Diari di scuola, adolescenza e psicologia: tre mondi che si intrecciano in un gesto semplice quanto potente. Ogni anno, milioni di studenti italiani affollano le ultime pagine dei propri diari con firme, dediche, disegni e frasi. Lo fanno ridendo, commossi o con un velo di malinconia. Ma al di là dell’apparente leggerezza, questo rituale nasconde un significato profondo, legato alla crescita emotiva e alla memoria affettiva.
Un rituale di passaggio tra emozioni, amicizie e chiusure
Non si tratta solo di una tradizione simpatica o di un passatempo scolastico. Secondo lo psicoterapeuta Matteo Lancini, autore di “Chiamami adulto”, firmare i diari l’ultimo giorno di scuola è un vero e proprio rito di passaggio contemporaneo. In un momento in cui l’adolescente è chiamato a fare i conti con il cambiamento, questa pratica rappresenta un modo simbolico per chiudere un capitolo della propria vita e aprirne un altro.
Nel linguaggio silenzioso delle dediche, si condensano paure, affetti e desideri. Scrivere su un diario diventa una forma delicata ma significativa di elaborazione emotiva, che accompagna lo studente nella transizione dall’anno scolastico alla lunga pausa estiva.
Tre meccanismi psicologici dietro il diario firmato
La psicologia sociale aiuta a comprendere perché questo gesto sia così radicato nella cultura scolastica e così carico di significati emotivi.

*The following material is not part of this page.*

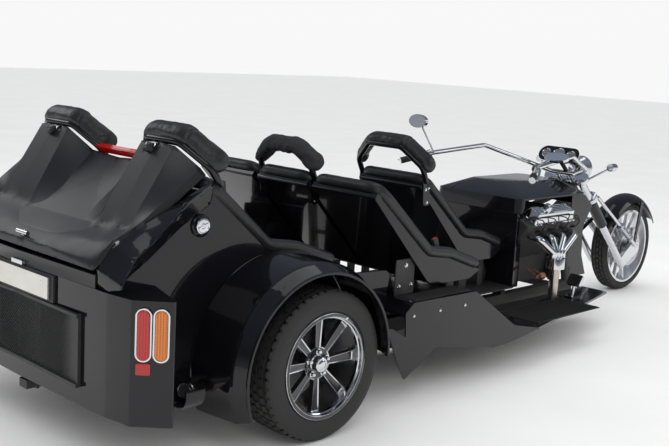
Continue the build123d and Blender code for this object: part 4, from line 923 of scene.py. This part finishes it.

- Appartenenza al gruppo: Le firme rafforzano il senso di identità condivisa con il gruppo classe, fondamentale in adolescenza.
- Elaborazione della separazione: Il gesto consente di affrontare l’ansia legata al distacco temporaneo dai compagni.
- Costruzione emotiva della memoria: Il diario si trasforma in una “capsula del tempo” carica di emozioni e ricordi.
Chi scrive lascia un’impronta, chi riceve conserva un frammento di relazione. Un atto collettivo che, nel tempo, acquista un forte valore personale.
Scrittura spontanea: la forza emotiva dei segni a mano
Scrivere a mano consolida il ricordo. Lo conferma anche la psicologia cognitiva, secondo cui le esperienze ad alto impatto emotivo restano impresse più a lungo. Lasciare una dedica su un diario implica attenzione, selezione delle parole, investimento affettivo. Ed è proprio questo che rende ogni pagina unica.
Dietro la spontaneità, si cela un meccanismo potente: rafforzare il legame con i pari, creare uno spazio di espressione personale non mediatizzato, dare voce a quelle emozioni che spesso, tra una verifica e un’interrogazione, restano inascoltate.
Il diario tra carta e digitale: tradizione che resiste
In un’epoca dominata dalle storie di Instagram e dai messaggi vocali di WhatsApp, ci si potrebbe aspettare che l’abitudine di scrivere sui diari sia ormai superata. Eppure, i numeri raccontano un’altra storia: secondo l’Osservatorio Nazionale Adolescenza, oltre il 75% degli studenti continua a usare la versione cartacea del diario per questo rituale, affiancandola, in molti casi, agli strumenti digitali. Un gesto che si trasforma in un atto controcorrente, carico di autenticità.
Scrivere sul diario equivale a rallentare, riflettere e lasciare un segno fisico in un mondo dove tutto scorre rapidamente. In una scuola sempre più orientata alle competenze e alle performance, questo momento creativo diventa un respiro di umanità, un modo per riprendersi spazi emotivi genuini.
Custodire il significato, generazione dopo generazione
Il valore educativo e psicologico di questo gesto va ben oltre la nostalgia. Gli esperti sottolineano come questi riti contribuiscano allo sviluppo delle competenze emotive, relazionali e mnemoniche, accompagnando gli studenti in modo sano attraverso i piccoli e grandi cambiamenti della vita scolastica.
- Favorisce la maturazione del sé emotivo
- Aiuta a gestire i passaggi e i cambiamenti con maggiore consapevolezza
- Rinforza il legame con i pari e la memoria condivisa
- Crea oggetti emotivamente significativi che restano nel tempo
Colori, penne e amicizie: molto più di un gioco
Sembra solo un gesto ludico, semplice, persino infantile. Ma gli scarabocchi dell’ultimo giorno di scuola sono un modo potente per raccontarsi e dire addio. Suggeriscono l’urgenza adolescenziale di autenticità e connessione. In un mondo iperdigitale, sono un inno all’imperfezione affettuosa dell’inchiostro, delle risate fuori margine, dell’emozione scritta a mano. E proprio perché resistono al tempo, raccontano storie che nessun algoritmo può davvero archiviare.